Significance Testing vs Effect Size Estimation
The two approaches outlined here - testing the null hypothesis of no effect and estimating the size of the effect - are closely connected. A study that yields a p-value of precisely .05 will yield a 95% confidence interval that begins (or ends) precisely at zero. A study that yields a p-value of precisely .01 will yield a 99% confidence interval that begins (or ends) precisely at zero. In this sense, reporting an effect size with corresponding confidence intervals can serve as a surrogate for tests of significance (if the confidence interval does not include the nil effect, the study is statistically significant) with the effect size approach focusing attention on the relevant issue. However, by shifting the focus of a report away from significance tests and toward the effect size estimate we ensure a number of important advantages.
First, effect size focuses attention on the key issue. Usually, researchers and clinicians care about the size of the effect and the issue of whether or not the effect is nil is of relatively minor interest. For example, the clinician might recommend a drug, despite its potential for side effects, if he felt comfortable that it increased remission rate by some specific amount such as 20% or 30% or 40%. Merely knowing that it increased the rate by some amount exceeding zero is of little import. The effect size with confidence intervals focuses attention on the key index (how large is the effect) while providing likely boundaries for the lower and upper limits of the true effect size in the population.

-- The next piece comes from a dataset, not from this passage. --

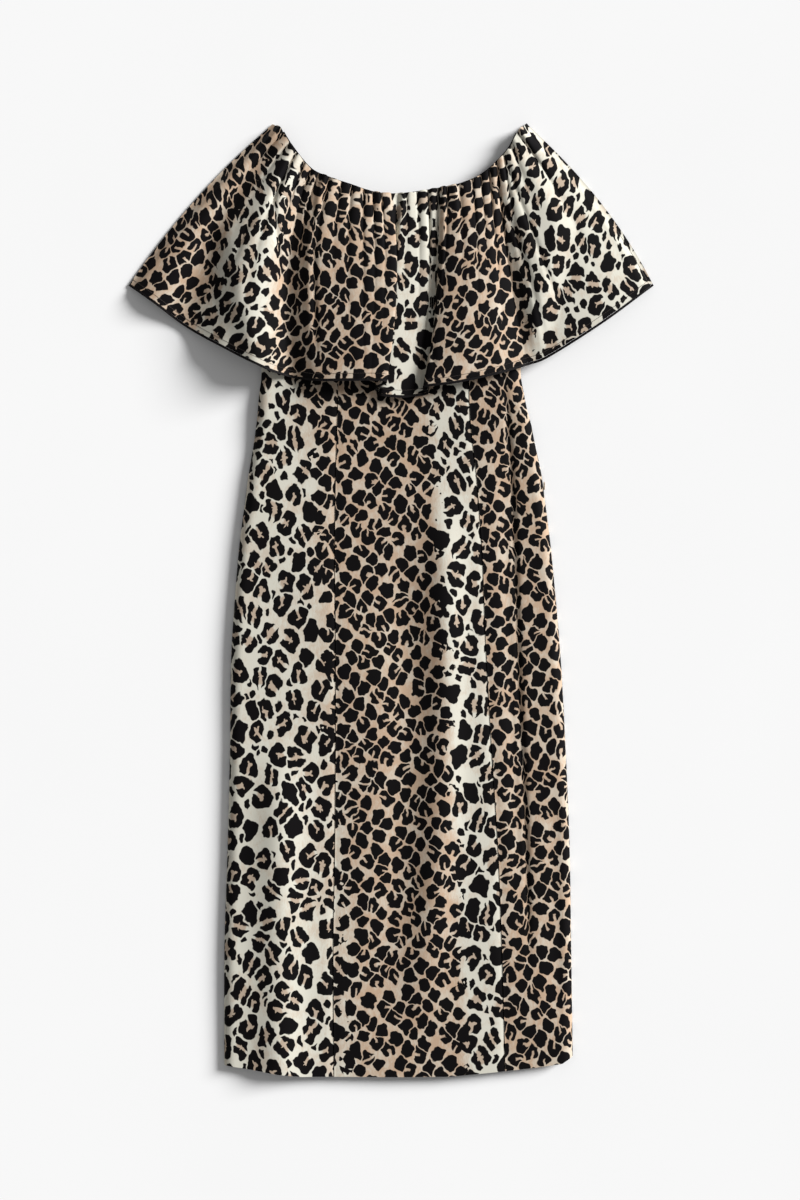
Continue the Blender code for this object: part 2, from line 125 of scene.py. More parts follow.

Second, the focus on effect size rather than statistical significance helps the researcher and the reader to avoid some mistakes that are common (indeed ubiquitous) in the interpretation of significance tests. Since researchers primarily care about the size of the effect (and not whether or not the effect is nil) they tend to interpret the results of a significance test as though these results were an indication of effect size. For example, a p-value of .001 is assumed to reflect a large effect while a p-value of .05 is assumed to reflect a moderate effect. This is inappropriate because the p-value is a function of sample size as well as effect size. Often, the non-significant p-value is assumed to indicate that the treatment has been proven ineffective. In fact, a non-significant p-value could reflect the fact that the treatment is not effective but could just as easily reflect the fact that the study was under-powered.
If power analysis is the logical precursor to a study that will test the null hypothesis, then precision analysis is the logical precursor to a study that will be used to estimate the size of a treatment effect. This program allows the researcher to take account of both.